■ WRITTEN TASK:
Look through the material below. Copy each line that contains the string "from".

■ SOURCE DATA:
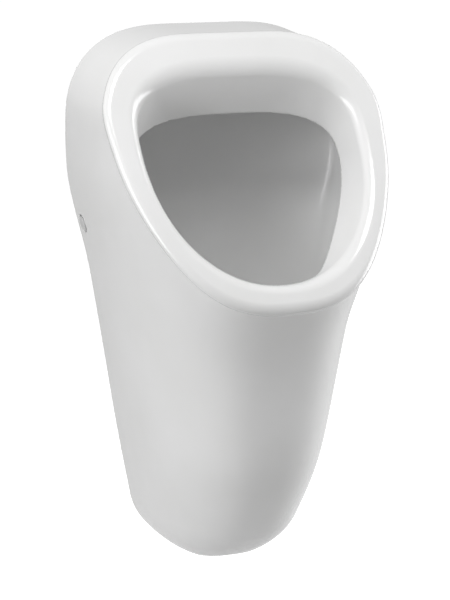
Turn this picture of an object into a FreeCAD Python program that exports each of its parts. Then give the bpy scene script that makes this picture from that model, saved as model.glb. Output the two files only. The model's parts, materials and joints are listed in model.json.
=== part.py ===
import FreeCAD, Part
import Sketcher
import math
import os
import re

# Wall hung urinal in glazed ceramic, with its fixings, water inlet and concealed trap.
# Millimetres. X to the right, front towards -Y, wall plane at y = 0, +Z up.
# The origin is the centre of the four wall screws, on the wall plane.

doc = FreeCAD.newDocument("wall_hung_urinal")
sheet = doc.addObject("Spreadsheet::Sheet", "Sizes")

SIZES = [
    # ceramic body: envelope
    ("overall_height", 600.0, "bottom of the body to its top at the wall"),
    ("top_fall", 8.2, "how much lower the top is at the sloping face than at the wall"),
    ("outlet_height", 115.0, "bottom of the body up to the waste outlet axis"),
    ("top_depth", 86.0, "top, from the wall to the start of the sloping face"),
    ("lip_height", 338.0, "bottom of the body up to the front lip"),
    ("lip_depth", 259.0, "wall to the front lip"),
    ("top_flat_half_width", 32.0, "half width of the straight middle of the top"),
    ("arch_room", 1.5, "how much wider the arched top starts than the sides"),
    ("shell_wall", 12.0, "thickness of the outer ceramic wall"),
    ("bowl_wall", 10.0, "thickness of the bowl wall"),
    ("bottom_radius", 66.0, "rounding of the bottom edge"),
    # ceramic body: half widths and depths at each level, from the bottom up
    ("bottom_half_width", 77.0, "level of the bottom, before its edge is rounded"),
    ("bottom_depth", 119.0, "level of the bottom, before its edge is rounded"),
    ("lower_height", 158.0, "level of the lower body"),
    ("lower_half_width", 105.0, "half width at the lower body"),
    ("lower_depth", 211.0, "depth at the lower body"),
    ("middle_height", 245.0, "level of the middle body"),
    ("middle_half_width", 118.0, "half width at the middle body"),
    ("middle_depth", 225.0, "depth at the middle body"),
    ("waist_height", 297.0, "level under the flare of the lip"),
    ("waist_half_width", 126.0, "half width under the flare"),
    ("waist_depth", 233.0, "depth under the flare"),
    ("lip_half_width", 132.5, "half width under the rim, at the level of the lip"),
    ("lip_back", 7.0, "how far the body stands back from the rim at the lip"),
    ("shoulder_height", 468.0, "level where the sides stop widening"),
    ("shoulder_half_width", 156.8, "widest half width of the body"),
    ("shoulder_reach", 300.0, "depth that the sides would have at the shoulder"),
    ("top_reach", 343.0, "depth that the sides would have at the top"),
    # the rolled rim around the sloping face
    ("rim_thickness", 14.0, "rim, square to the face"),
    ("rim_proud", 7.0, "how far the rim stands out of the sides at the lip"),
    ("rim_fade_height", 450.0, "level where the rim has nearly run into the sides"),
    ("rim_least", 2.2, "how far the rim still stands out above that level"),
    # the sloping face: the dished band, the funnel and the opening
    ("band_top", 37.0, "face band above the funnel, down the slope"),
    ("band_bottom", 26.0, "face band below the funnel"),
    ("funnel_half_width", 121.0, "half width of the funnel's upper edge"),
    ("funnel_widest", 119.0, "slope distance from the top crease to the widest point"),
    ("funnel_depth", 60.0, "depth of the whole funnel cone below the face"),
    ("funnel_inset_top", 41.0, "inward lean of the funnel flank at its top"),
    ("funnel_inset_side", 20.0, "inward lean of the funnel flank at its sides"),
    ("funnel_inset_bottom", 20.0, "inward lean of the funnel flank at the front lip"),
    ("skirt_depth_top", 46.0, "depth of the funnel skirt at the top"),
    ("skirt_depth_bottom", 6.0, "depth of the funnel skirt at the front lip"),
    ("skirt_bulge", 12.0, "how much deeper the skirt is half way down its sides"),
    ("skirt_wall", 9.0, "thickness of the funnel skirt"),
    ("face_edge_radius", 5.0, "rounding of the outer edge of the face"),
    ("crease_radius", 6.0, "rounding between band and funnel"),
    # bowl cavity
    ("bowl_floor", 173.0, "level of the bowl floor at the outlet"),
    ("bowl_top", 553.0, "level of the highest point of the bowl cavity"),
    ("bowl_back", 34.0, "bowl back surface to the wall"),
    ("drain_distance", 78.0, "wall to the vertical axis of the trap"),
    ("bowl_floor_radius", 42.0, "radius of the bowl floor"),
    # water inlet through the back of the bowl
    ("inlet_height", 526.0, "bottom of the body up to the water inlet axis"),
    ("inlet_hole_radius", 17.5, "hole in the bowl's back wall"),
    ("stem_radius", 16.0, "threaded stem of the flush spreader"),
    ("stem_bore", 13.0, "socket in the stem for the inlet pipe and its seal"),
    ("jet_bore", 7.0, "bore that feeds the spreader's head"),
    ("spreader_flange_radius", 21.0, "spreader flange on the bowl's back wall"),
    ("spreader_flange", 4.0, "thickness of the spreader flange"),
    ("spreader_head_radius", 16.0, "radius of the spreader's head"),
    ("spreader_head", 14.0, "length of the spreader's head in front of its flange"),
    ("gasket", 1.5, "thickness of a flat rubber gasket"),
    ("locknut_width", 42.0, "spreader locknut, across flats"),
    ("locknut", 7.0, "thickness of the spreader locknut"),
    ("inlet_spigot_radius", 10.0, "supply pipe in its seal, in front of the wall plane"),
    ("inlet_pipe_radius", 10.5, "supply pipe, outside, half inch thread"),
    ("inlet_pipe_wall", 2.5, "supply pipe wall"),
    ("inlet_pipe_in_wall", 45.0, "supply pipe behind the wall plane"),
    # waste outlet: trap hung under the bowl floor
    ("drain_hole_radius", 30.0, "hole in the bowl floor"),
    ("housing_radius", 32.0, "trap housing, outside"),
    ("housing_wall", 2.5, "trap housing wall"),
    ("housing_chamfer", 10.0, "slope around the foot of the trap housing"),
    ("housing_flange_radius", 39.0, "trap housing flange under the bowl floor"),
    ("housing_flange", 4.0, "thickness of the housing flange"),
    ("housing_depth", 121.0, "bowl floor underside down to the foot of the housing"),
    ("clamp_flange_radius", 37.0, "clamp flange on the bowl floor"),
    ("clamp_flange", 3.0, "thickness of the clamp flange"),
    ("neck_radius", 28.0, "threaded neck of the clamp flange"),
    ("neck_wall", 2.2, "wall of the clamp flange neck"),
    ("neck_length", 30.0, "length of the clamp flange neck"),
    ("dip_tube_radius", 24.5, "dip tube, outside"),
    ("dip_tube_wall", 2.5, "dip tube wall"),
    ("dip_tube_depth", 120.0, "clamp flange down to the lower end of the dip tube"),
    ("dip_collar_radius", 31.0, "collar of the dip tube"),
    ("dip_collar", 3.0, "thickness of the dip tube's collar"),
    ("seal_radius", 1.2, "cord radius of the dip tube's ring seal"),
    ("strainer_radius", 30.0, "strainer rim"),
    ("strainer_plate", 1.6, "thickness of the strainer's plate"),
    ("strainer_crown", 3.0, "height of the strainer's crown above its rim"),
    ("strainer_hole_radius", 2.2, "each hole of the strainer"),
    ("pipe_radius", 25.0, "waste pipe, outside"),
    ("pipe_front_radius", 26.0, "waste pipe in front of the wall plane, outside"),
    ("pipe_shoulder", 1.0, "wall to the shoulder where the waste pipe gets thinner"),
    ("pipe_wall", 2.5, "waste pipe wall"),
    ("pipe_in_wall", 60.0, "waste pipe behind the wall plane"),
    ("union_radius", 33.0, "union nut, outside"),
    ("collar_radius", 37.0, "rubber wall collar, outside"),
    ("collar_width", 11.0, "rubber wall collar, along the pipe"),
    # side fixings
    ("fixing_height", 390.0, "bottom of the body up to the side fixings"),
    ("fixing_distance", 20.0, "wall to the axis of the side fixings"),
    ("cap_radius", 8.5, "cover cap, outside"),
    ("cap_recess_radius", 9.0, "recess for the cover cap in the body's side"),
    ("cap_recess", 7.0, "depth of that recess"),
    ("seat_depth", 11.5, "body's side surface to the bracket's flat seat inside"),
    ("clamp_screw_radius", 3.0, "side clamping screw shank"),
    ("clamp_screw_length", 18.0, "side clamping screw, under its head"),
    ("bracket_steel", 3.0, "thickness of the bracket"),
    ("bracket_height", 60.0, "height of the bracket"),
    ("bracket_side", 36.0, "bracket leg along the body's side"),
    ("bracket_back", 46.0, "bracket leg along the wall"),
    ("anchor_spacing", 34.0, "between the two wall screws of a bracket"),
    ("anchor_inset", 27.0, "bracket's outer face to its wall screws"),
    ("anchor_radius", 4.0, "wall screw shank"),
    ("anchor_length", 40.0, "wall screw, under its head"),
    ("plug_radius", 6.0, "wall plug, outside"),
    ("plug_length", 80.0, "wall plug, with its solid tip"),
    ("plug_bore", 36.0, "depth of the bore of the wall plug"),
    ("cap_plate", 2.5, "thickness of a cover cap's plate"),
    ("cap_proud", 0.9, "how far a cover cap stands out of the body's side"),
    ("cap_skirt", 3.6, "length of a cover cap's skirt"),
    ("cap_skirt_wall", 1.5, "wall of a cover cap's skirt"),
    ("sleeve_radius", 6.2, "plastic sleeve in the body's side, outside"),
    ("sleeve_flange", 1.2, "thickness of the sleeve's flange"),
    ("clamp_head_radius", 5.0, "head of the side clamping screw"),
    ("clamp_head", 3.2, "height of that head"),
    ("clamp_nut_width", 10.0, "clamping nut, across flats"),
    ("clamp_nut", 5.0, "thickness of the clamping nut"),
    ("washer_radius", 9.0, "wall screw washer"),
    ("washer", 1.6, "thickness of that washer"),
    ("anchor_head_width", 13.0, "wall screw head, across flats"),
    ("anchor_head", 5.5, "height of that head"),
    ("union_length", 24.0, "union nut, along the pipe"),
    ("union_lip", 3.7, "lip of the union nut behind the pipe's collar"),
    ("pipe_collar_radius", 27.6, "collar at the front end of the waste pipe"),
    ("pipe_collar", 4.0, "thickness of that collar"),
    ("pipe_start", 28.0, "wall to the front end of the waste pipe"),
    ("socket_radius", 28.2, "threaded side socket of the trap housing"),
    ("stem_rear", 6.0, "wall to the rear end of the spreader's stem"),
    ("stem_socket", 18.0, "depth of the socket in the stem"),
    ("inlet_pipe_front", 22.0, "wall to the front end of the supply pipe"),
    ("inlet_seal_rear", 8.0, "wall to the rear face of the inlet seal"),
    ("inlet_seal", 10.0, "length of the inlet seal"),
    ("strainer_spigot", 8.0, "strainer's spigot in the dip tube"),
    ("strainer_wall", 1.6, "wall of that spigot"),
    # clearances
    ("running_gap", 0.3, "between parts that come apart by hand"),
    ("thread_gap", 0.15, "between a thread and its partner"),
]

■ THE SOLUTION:
Turn this picture of an object into a FreeCAD Python program that exports each of its parts. Then give the bpy scene script that makes this picture from that model, saved as model.glb. Output the two files only. The model's parts, materials and joints are listed in model.json.
    ("top_depth", 86.0, "top, from the wall to the start of the sloping face"),
    # ceramic body: half widths and depths at each level, from the bottom up
    ("lip_back", 7.0, "how far the body stands back from the rim at the lip"),
    ("funnel_widest", 119.0, "slope distance from the top crease to the widest point"),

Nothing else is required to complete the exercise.